Foreign coloring books for adults take Vietnam by storm
Sunday, 16:24, 16/08/2015
Seeking out the best colored pencils or watercolors, spending hours or even days painstakingly coloring a picture and taking photos of the finished work and either posting them on Facebook or entering them in some coloring contest.
That's what thousands of Vietnamese grown-ups are busy doing these days.
Unusual as it may seem, coloring is now no longer limited to kids and artists since several adult coloring books were published last month.
Over the past month four of them have been among the top 10 bestsellers, with two of them in first and second places this week, according to Tiki, one of Vietnam’s major online book retailers.
They are also dominating the rankings put out by Vinabook, another huge retailer.
Tran Phuong Thao, deputy CEO of the Hanoi-based Thai Ha Books, said the combined sales of "Secret Garden" and "Enchanted Forest", both by British illustrator Johanna Basford, have hit 40,000 copies.
The figures may be next to nothing compared to the books' world sales -- more than 1.7 million -- but in Vietnam, where any title that can sell 15,000 copies is deemed a major success, they are a huge hit.

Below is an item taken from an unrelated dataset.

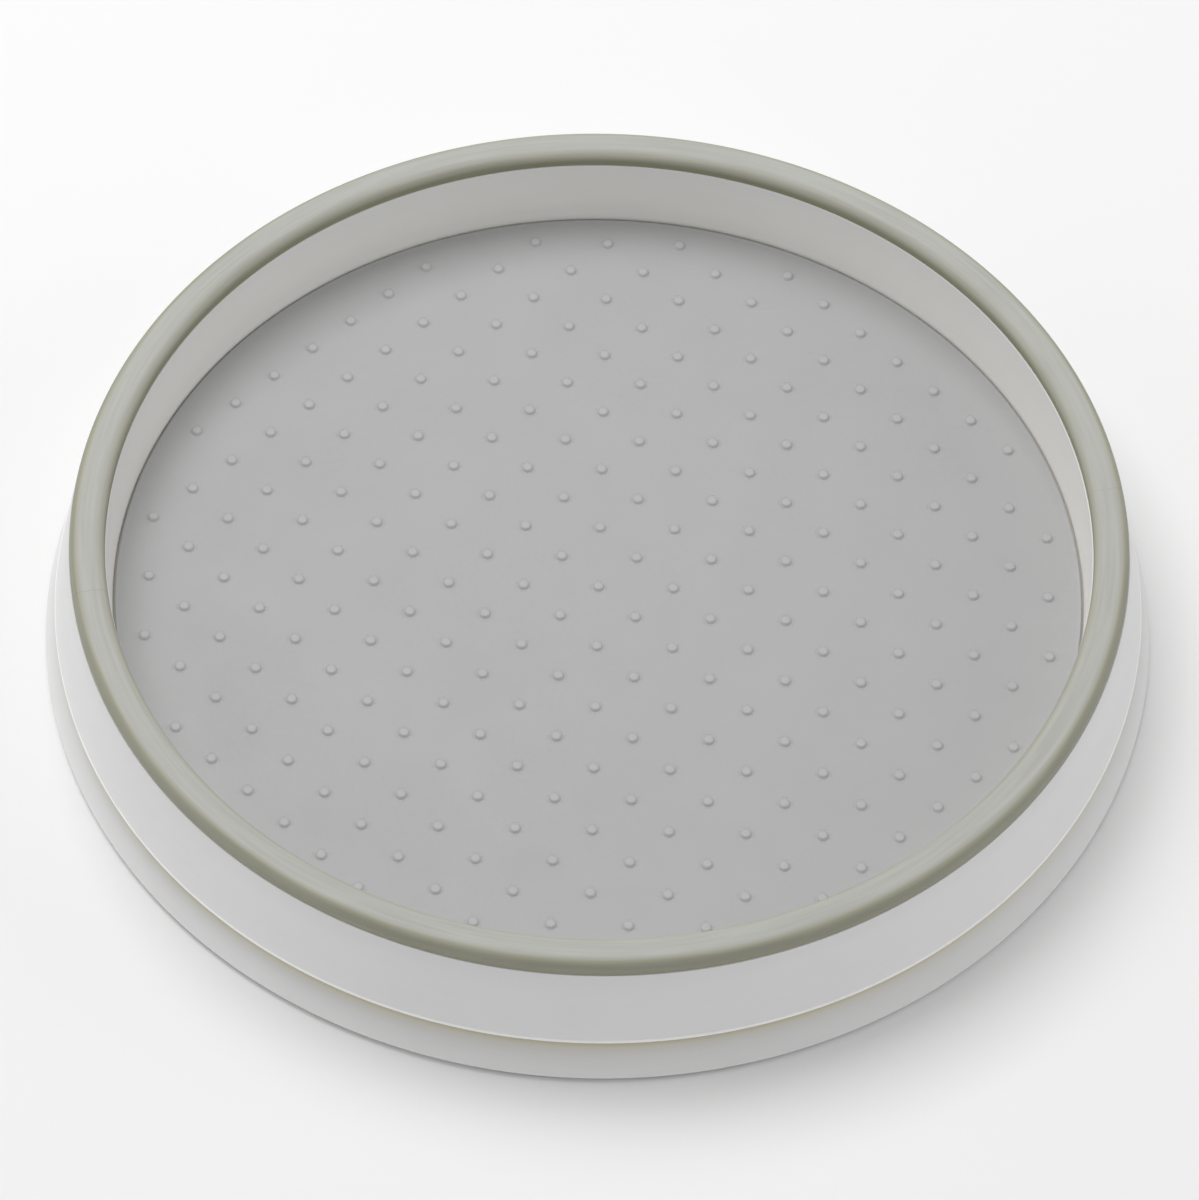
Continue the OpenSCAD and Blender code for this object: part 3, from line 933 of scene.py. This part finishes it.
class TURNTABLE_OT_mat(Operator):
    """Bumped mat: a thin disc with filleted low domes on a square lattice turned 45 degrees"""

    bl_idname = "turntable.mat"
    bl_label = "Bumped Mat"

    def execute(self, context):
        s = context.scene.turntable_mat
        face = mat_low.z + s.thickness
        rise = mat_high.z - face
        dome = self.dome_outline(s, rise)
        spots = self.spots(s)
        bm = bmesh.new()
        self.add_flat(bm, spots, dome[0].x, s.bump_sides, face)
        for spot in spots:
            add_turned(bm, [(r, face + h) for r, h in dome], s.bump_sides, spot, closed=False)
        bmesh.ops.remove_doubles(bm, verts=bm.verts, dist=1e-6)
        piece = finished_object("bumped_mat", bm)
        look = bumped_grey(tuple(context.scene.turntable_looks.mat_grey), face, rise, mat_high.x)
        settle(piece, "tray", ["tray_mat"], look)
        return {"FINISHED"}

    @staticmethod
    def spots(s):
        rows = math.ceil(2 * s.bump_field / s.bump_pitch)
        found = []
        for row in range(-rows, rows + 1):
            shift = 0.5 * (row % 2)
            for column in range(-rows, rows + 1):
                spot = Vector(((column + shift) * s.bump_pitch, row * s.bump_pitch / 2))
                if spot.length < s.bump_field:
                    found.append(spot)
        return found

    @staticmethod
    def dome_outline(s, rise):
        """From the flat, over the blend at the foot and up to the crown: (radius, height) points."""
        foot = s.bump_radius - 0.1 * MM
        return rounded([
            (foot + 0.45 * MM, 0, 0),
            (foot, 0, s.bump_fillet),
            (foot * 0.64, rise * 0.9, 0.6 * MM),
            (0, rise, 0),
        ], 6, 0.02 * MM)

    @staticmethod
    def add_flat(bm, spots, hole, sides, face):
        """The flat face as triangles round the domes, with a rounded edge and a plain underside."""
        rim = rounded([(0, face, 0), (mat_high.x, face, 0.2 * MM), (mat_high.x, mat_low.z, 0.2 * MM),
                       (0, mat_low.z, 0)], 4)[1:]
        flat_radius = rim[0].x
        points = [Vector((flat_radius * math.cos(a), flat_radius * math.sin(a)))
                  for a in (2 * math.pi * k / TURN_STEPS for k in range(TURN_STEPS))]
        edges = [(k, (k + 1) % TURN_STEPS) for k in range(TURN_STEPS)]
        for spot in spots:
            first = len(points)
            for k in range(sides):
                a = 2 * math.pi * k / sides
                points.append(spot + Vector((hole * math.cos(a), hole * math.sin(a))))
                edges.append((first + k, first + (k + 1) % sides))
        flat, _, faces, _, _, _ = delaunay_2d_cdt(points, edges, [], 0, 1e-7)
        verts = [bm.verts.new((p.x, p.y, face)) for p in flat]
        for corners in faces:
            middle = sum((flat[k] for k in corners), Vector((0, 0))) / len(corners)
            if middle.length < flat_radius and not any((middle - s).length < hole * 0.98 for s in spots):
                bm.faces.new([verts[k] for k in corners])
        add_turned(bm, rim, TURN_STEPS, closed=False)


class TURNTABLE_OT_bearing(Operator):
    """Ball cage with its pockets and windows, and the polished steel balls"""

    bl_idname = "turntable.bearing"
    bl_label = "Ball Cage and Balls"

    def execute(self, context):
        t = context.scene.turntable_bearing
        looks = context.scene.turntable_looks
        inner = 2 * t.track_radius - cage_high.x
        ring = rounded([(cage_high.x, cage_low.z, SMALL), (cage_high.x, cage_high.z, SMALL),
                        (inner, cage_high.z, SMALL), (inner, cage_low.z, SMALL)], 3)
        cage = turned("cage_ring", ring)
        low, high = cage_low.z - CUT, cage_high.z + CUT
        pockets = ring_of_posts("pockets", post(t.groove_radius, low, high), len(BALLS), t.track_radius,
                                steps=48)
        combine(cage, pockets, "DIFFERENCE")
        half_step = math.pi / len(BALLS)
        spread = math.atan2(0.5 * (cage_high.x - inner), t.track_radius)
        for side in (-1, 1):
            windows = ring_of_posts("windows", post(WINDOW, low, high), len(BALLS), t.track_radius,
                                    half_step + side * spread, 32)
            combine(cage, windows, "DIFFERENCE")
        settle(cage, "cage", ["ball_cage"],
               natural_acetal("cage_acetal", tuple(looks.cage_acetal), 0.4))
        steel = plated_steel("ball_steel", (0.66, 0.66, 0.67), 0.06, 0.14, 0.02)
        for name in BALLS:
            self.add_ball(name, steel)
        return {"FINISHED"}

    @staticmethod
    def add_ball(name, steel):
        low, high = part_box(name)
        bm = bmesh.new()
        bmesh.ops.create_icosphere(bm, subdivisions=4, radius=(high.z - low.z) / 2)
        bmesh.ops.translate(bm, vec=(low + high) / 2, verts=bm.verts)
        settle(finished_object(f"{name}_steel", bm), name, [name], steel)


class TURNTABLE_OT_pivot(Operator):
    """Centre fastening: threaded screw with a cross recess, steel washer and slip washer"""

    bl_idname = "turntable.pivot"
    bl_label = "Pivot Screw and Washers"

    def execute(self, context):
        s = context.scene.turntable_pivot
        looks = context.scene.turntable_looks
        zinc = plated_steel("screw_zinc", (0.60, 0.60, 0.58), 0.22, 0.38, 0.2)
        settle(self.screw(s), "tray", ["pivot_screw"], zinc)
        washer = self.washer("pressed_washer", washer_low, washer_high, s.washer_hole, 0.35 * MM)
        settle(washer, "tray", ["retaining_washer"],
               plated_steel("washer_zinc", (0.58, 0.58, 0.56), 0.28, 0.45, 0.25))
        slip = self.washer("slip_ring", slip_low, slip_high, s.slip_hole, 0.2 * MM)
        settle(slip, "base", ["slip_washer"],
               natural_acetal("slip_acetal", shaded(tuple(looks.cage_acetal), 1.1), 0.25))
        return {"FINISHED"}

    @staticmethod
    def washer(name, low, high, hole, rounding):
        corners = [(high.x, low.z, rounding), (high.x, high.z, rounding), (hole, high.z, rounding / 2),
                   (hole, low.z, rounding / 2)]
        return turned(name, rounded(corners, 4, 0.05 * MM), SMALL_TURN_STEPS * 2)

    @staticmethod
    def screw(s):
        """Pan head, smooth neck and a threaded shank, with a cross recess cut in the head."""
        shank, pitch = s.shank_radius, s.thread_pitch
        core = shank - s.thread_depth
        head_top, neck, tip = washer_low.z, washer_high.z, screw_high.z
        thread_low, thread_high = neck + 0.6 * MM, tip - 1 * MM
        shank_steps = 80
        shank_points = [Vector((core, thread_low + (thread_high - thread_low) * k / shank_steps))
                        for k in range(shank_steps + 1)]
        outline = rounded([
            (0, screw_low.z, 0),
            (screw_high.x * 0.86, screw_low.z, SOFT),
            (screw_high.x, screw_low.z + 0.75 * MM, 0.35 * MM),
            (screw_high.x, head_top, FINE),
            (shank, head_top, FINE),
            (shank, neck, FINE),
            *shank_points,
            (0, tip, 0),
        ], 4, 0.05 * MM)
        bm = bmesh.new()
        add_turned(bm, outline, SMALL_TURN_STEPS, closed=False)
        for vert in bm.verts:
            if thread_low < vert.co.z < thread_high:
                turn = math.atan2(vert.co.y, vert.co.x) / (2 * math.pi)
                phase = (vert.co.z / pitch - turn) % 1
                fade = min(1, (vert.co.z - thread_low) / pitch, (thread_high - vert.co.z) / pitch)
                lift = (shank - core) * fade * max(0, 1 - abs(2 * phase - 1) * 1.5)
                vert.co.x *= (core + lift) / core
                vert.co.y *= (core + lift) / core
        piece = finished_object("threaded_screw", bm)
        low, high = screw_low.z - CUT, screw_low.z + 1.2 * MM
        top, foot = s.recess_reach, s.recess_reach - 1 * MM
        slot = [(-top, low), (top, low), (foot, high), (-foot, high)]
        for angle in (20, 110):
            bm = bmesh.new()
            add_rib(bm, slot, s.recess_width, math.radians(angle))
            combine(piece, finished_object("recess_slot", bm), "DIFFERENCE")
        return piece


# ---------------------------------------------------------------- stage

# Side, place and width and height in metres; each faces the middle of the floor.
SOFTBOXES = (("key", (-0.50, 0.75, 1.75), (1.5, 1.1)), ("left", (-1.9, 0.1, 0.9), (1.2, 1.2)),
             ("right", (1.9, 0.1, 0.9), (1.2, 1.2)), ("front", (0.0, -2.0, 0.7), (1.6, 0.9)))
FLOOR_RADIUS = 14


class TURNTABLE_OT_stage(Operator):
    """Pale floor, soft studio light and the camera"""

    bl_idname = "turntable.stage"
    bl_label = "Floor, Light and Camera"

    def execute(self, context):
        s = context.scene.turntable_stage
        self.floor(tuple(context.scene.turntable_looks.floor_pale))
        self.room(context.scene, s.room_light)
        for side, place, size in SOFTBOXES:
            self.softbox(f"{side}_softbox", Vector(place), size, getattr(s, f"{side}_power"))
        self.camera(context.scene, s)
        context.scene.view_settings.view_transform = "Standard"
        return {"FINISHED"}

    @staticmethod
    def floor(rgb):
        bm = bmesh.new()
        bmesh.ops.create_circle(bm, cap_ends=True, segments=96, radius=FLOOR_RADIUS)
        sheet = finished_object("studio_floor", bm)
        b = Bench("floor_paint")
        b.link(b.blend(b.noise(3, 2), shaded(rgb, 0.99), rgb), b.shader.inputs["Base Color"])
        b.plain(Roughness=0.9, Specular_IOR_Level=0.1)
        sheet.data.materials.append(b.material)

    @staticmethod
    def room(scene, strength):
        room = bpy.data.worlds.new("white_room")
        room.use_nodes = True
        light = room.node_tree.nodes["Background"]
        light.inputs["Color"].default_value = (1, 1, 1, 1)
        light.inputs["Strength"].default_value = strength
        scene.world = room

    @staticmethod
    def softbox(name, place, size, power):
        lamp = bpy.data.lights.new(name, "AREA")
        lamp.shape = "RECTANGLE"
        lamp.size, lamp.size_y = size
        lamp.energy = power
        made = bpy.data.objects.new(name, lamp)
        made.location = place
        made.rotation_mode = "QUATERNION"
        made.rotation_quaternion = (-place).to_track_quat("-Z", "Y")
        bpy.context.scene.collection.objects.link(made)

    @staticmethod
    def camera(scene, s):
        data = bpy.data.cameras.new("camera")
        data.lens = s.lens
        data.sensor_width = 36
        data.clip_start, data.clip_end = 0.05, 60
        aim = Vector((0.34 * MM, -2.765 * MM, mat_low.z - 1.1 * MM))
        tilt = Matrix.Rotation(math.pi / 2 - s.view_height, 3, "X") @ Matrix.Rotation(s.view_roll, 3, "Z")
        turn = Matrix.Rotation(s.view_turn, 3, "Z") @ tilt
        camera = bpy.data.objects.new("camera", data)
        camera.rotation_mode = "QUATERNION"
        camera.rotation_quaternion = turn.to_quaternion()
        camera.location = aim + turn @ Vector((0, 0, s.view_distance))
        scene.collection.objects.link(camera)
        scene.camera = camera


# ---------------------------------------------------------------- panel and registration

PIECE_OPERATORS = (TURNTABLE_OT_base, TURNTABLE_OT_feet, TURNTABLE_OT_tray, TURNTABLE_OT_grip,
                   TURNTABLE_OT_mat, TURNTABLE_OT_bearing, TURNTABLE_OT_pivot, TURNTABLE_OT_stage)
SETTINGS = {"turntable_base": BaseSizes, "turntable_tray": TraySizes, "turntable_bearing": BearingSizes,
            "turntable_mat": MatSizes, "turntable_pivot": PivotSizes, "turntable_looks": Finishes,
            "turntable_stage": StageSettings}


class TURNTABLE_PT_parts(Panel):
    """Lists the turntable's pieces and their settings"""

    bl_idname = "TURNTABLE_PT_parts"
    bl_label = "Turntable"
    bl_space_type = "VIEW_3D"
    bl_region_type = "UI"
    bl_category = "Turntable"

    def draw(self, context):
        for operator in PIECE_OPERATORS:
            self.layout.operator(operator.bl_idname)
        for name, group in SETTINGS.items():
            box = self.layout.box()
            for prop in group.__annotations__:
                box.prop(getattr(context.scene, name), prop)


def register():
    for group in SETTINGS.values():
        bpy.utils.register_class(group)
    for name, group in SETTINGS.items():
        setattr(bpy.types.Scene, name, PointerProperty(type=group))
    for operator in PIECE_OPERATORS:
        bpy.utils.register_class(operator)
    bpy.utils.register_class(TURNTABLE_PT_parts)


def unregister():
    bpy.utils.unregister_class(TURNTABLE_PT_parts)
    for operator in reversed(PIECE_OPERATORS):
        bpy.utils.unregister_class(operator)
    for name, group in SETTINGS.items():
        delattr(bpy.types.Scene, name)
        bpy.utils.unregister_class(group)


def main():
    register()
    bpy.ops.turntable.base()
    bpy.ops.turntable.feet()
    bpy.ops.turntable.tray()
    bpy.ops.turntable.grip()
    bpy.ops.turntable.mat()
    bpy.ops.turntable.bearing()
    bpy.ops.turntable.pivot()
    bpy.ops.turntable.stage()


if __name__ == "__main__":
    main()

A coloring contest organized by Thai Ha has attracted nearly 1,000 entries in three weeks.
A work submitted to Nha Nam's coloring contest. Photo credit: Mai Cam Tu |
A coloring contest organized by Thai Ha has attracted nearly 1,000 entries in three weeks.

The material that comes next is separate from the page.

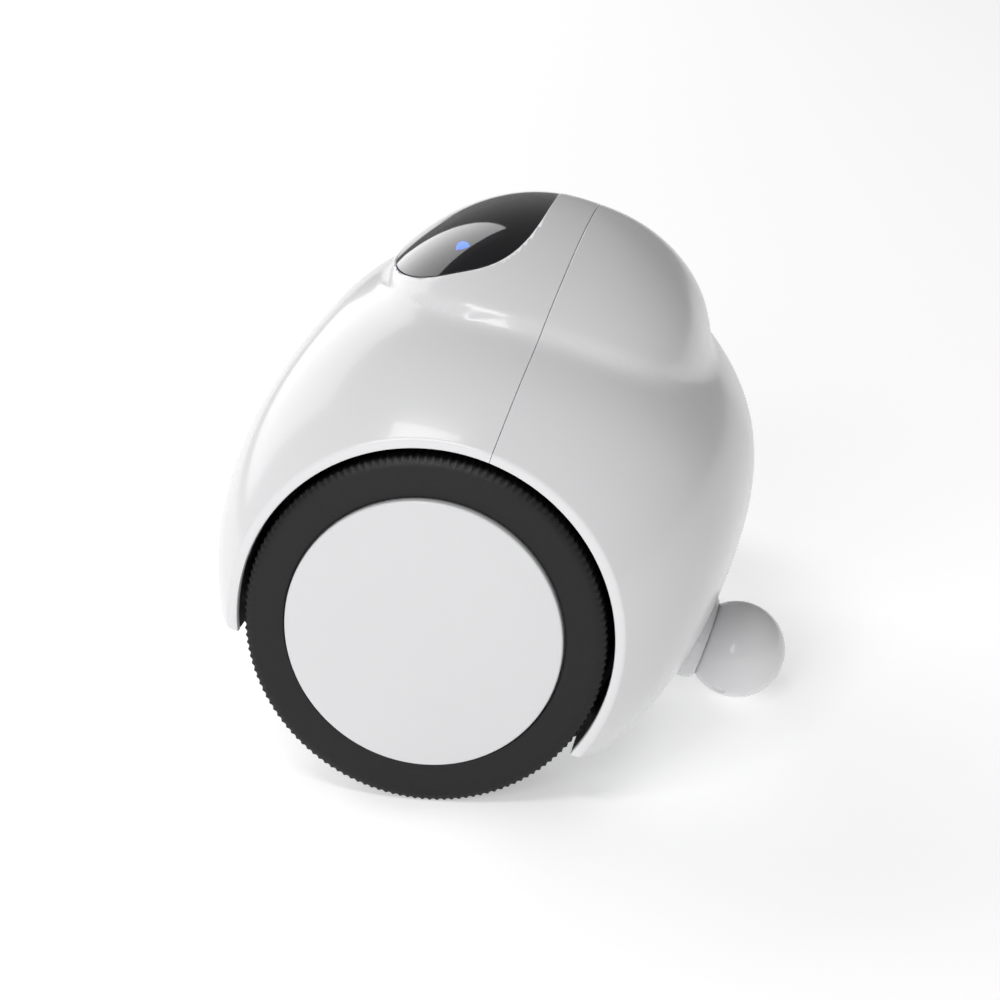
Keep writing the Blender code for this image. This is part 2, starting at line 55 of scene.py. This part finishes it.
LEAN_TURN = np.array(Matrix.Rotation(-LEAN, 3, "X"))

# Body surface. The egg and the head have the solid model's dimensions; the nape,
# crease, tuck and fillet that shape the neck are only in this finer skin.
HALF_WIDTH = 0.0885
WALL = 0.0024
SEAM_Y, SEAM_GAP = 0.0020, 0.00014
VISOR_GAP = 0.0003
BUTTON_Z, BUTTON_BORE = 0.0260, 0.0043
PORT_Z, PORT_SLOT = 0.0100, (0.0096, 0.0040)
BASE_Z = -0.0190
EGG_CENTRE = (0.0061, 0.0247)
EGG_HALVES = (0.0735, 0.0686, 0.0694, 0.0627)  # front, rear, top, bottom
EGG_ARCH_RADIUS = 0.0545
EGG_CENTRE_POWER, EGG_RADIUS_POWER, EGG_SECTION_POWER = 1.78, 4.44, 2.03
BELLY_FRONT, BELLY_REAR = 0.0220, 0.0100
HEAD_CENTRE = (0.0015, 0.0384)
HEAD_HALF = (0.0750, 0.0588, 0.0655)
HEAD_PLAN_POWER = 2.55
EGG_FIELD_SIZE, HEAD_FIELD_SIZE = 0.066, 0.062  # mean half sizes, which turn ratios into lengths
NECK_FILLET = 0.0026
NAPE_DEPTH, NAPE_HALF_WIDTH = 0.0040, 0.062
NAPE_ANGLE, NAPE_SPREAD = math.radians(58.0), math.radians(24.0)
CREASE_TOP, CREASE_Y = 0.0793, 0.0080
CREASE_DROP_REAR, CREASE_DROP_FRONT = 4.2, 3.0  # how fast the crease falls either way, per metre
CAP_OVERHANG = 0.0010
CREASE_DEPTH, CREASE_WIDTH, CAP_ROUNDING = 0.0017, 0.0065, 0.0060
HEAD_TUCK, TUCK_Y, TUCK_Z, TUCK_SPREAD = 0.0024, 0.045, 0.073, 0.013
ARCH_RADIUS = 0.0519
VISOR_CENTRE, VISOR_HALF, VISOR_POWER = (-0.0290, 0.0887), (0.0440, 0.0231), 2.48
VISOR_TILT = math.radians(53.7)
VISOR_WALL = 0.0020
LAMP_FOOT, LAMP_TILT = (-0.0273, 0.0740), math.radians(32.0)

WHEEL_RADIUS = 0.050
TYRE_IN, TYRE_OUT = 0.0595, 0.0893
RIM_RADIUS, DISC_RADIUS, DISC_FACE = 0.0437, 0.0382, 0.0908
TYRE_SHOULDER = 0.0009
RIBS, RIB_DEPTH = 150, 0.00050
BALL_RADIUS = 0.0147

FLOOR_GLOW, WORLD_LEVEL = 0.42, 0.22


# ---------------------------------------------------------------- materials

def finish(name, colour, roughness, metallic=0.0, spread=0.06, grain=900.0, bump=0.02,
           shade=0.03, coat=0.0, alpha=1.0, glow=None):
    """A moulded or machined finish: fine grain drives colour, roughness and bump."""
    material = bpy.data.materials.new(name)
    material.use_nodes = True
    nodes, links = material.node_tree.nodes, material.node_tree.links
    shader = nodes["Principled BSDF"]
    shader.inputs["Metallic"].default_value = metallic
    shader.inputs["Coat Weight"].default_value = coat
    shader.inputs["Coat Roughness"].default_value = 0.04
    shader.inputs["Alpha"].default_value = alpha
    place = nodes.new("ShaderNodeTexCoord")
    fine = nodes.new("ShaderNodeTexNoise")
    fine.inputs["Scale"].default_value = grain
    fine.inputs["Detail"].default_value = 6.0
    broad = nodes.new("ShaderNodeTexNoise")
    broad.inputs["Scale"].default_value = 24.0
    broad.inputs["Detail"].default_value = 3.0
    for noise in (fine, broad):
        links.new(place.outputs["Object"], noise.inputs["Vector"])
    tint = nodes.new("ShaderNodeMapRange")
    tint.inputs["To Min"].default_value = 1.0 - shade
    tint.inputs["To Max"].default_value = 1.0 + shade
    links.new(broad.outputs["Fac"], tint.inputs["Value"])
    mix = nodes.new("ShaderNodeVectorMath")
    mix.operation = "SCALE"
    mix.inputs[0].default_value = colour
    links.new(tint.outputs["Result"], mix.inputs["Scale"])
    links.new(mix.outputs["Vector"], shader.inputs["Base Color"])
    rough = nodes.new("ShaderNodeMapRange")
    rough.inputs["From Min"].default_value = 0.3
    rough.inputs["From Max"].default_value = 0.7
    rough.inputs["To Min"].default_value = max(0.0, roughness - spread)
    rough.inputs["To Max"].default_value = min(1.0, roughness + spread)
    links.new(fine.outputs["Fac"], rough.inputs["Value"])
    links.new(rough.outputs["Result"], shader.inputs["Roughness"])
    relief = nodes.new("ShaderNodeBump")
    relief.inputs["Strength"].default_value = bump
    relief.inputs["Distance"].default_value = 0.0004
    links.new(fine.outputs["Fac"], relief.inputs["Height"])
    links.new(relief.outputs["Normal"], shader.inputs["Normal"])
    if glow:
        shader.inputs["Emission Color"].default_value = (*glow[0], 1.0)
        shader.inputs["Emission Strength"].default_value = glow[1]
    return material


WHITE = finish("gloss_white", (0.76, 0.76, 0.77), 0.24, spread=0.02, bump=0.01, shade=0.01, coat=0.22)
WHITE.node_tree.nodes["Principled BSDF"].inputs["Specular IOR Level"].default_value = 0.38
SMOKE = finish("smoked_gloss", (0.004, 0.004, 0.006), 0.06, spread=0.02, bump=0.002, coat=0.6, alpha=0.88)
SMOKE.node_tree.nodes["Principled BSDF"].inputs["Coat IOR"].default_value = 1.5
SMOKE.node_tree.nodes["Principled BSDF"].inputs["Specular IOR Level"].default_value = 0.3
LINER = finish("liner_black", (0.012, 0.012, 0.013), 0.55, grain=1400, bump=0.15)
RUBBER = finish("tyre_rubber", (0.0085, 0.0085, 0.0095), 0.42, spread=0.08, grain=1600, bump=0.12, shade=0.10)
RUBBER.node_tree.nodes["Principled BSDF"].inputs["Specular IOR Level"].default_value = 0.3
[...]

A similar competition by Nha Nam, which published two other bestsellers -- "Animal Kingdom" by Briton Millie Marotta, and "Beautiful Day" by Korean Park Young Mi -- has also garnered huge attention.
More than 1,000 works have been posted on the event's Facebook page, on which 4,500 others said they would join.
While the age range of the books' readership is unclear, Thao said the oldest competitor in Thai Ha's coloring contest is 45 and the youngest, three.
Thao said coloring books help people forget other pressures.
In fact, since they first came out in 2012, adult coloring books have been praised by therapists around the world for being a flexible and cheap stress buster.
"Many friends tease me for coloring, saying I'm childish, but I do not feel so," Nguyen Thi Minh Nhut, a reader from Ho Chi Minh City, wrote in her review about "Animal Kingdom" on Tiki's website.
“I can spend 30 minutes a day doing it to get away from life's pressures.”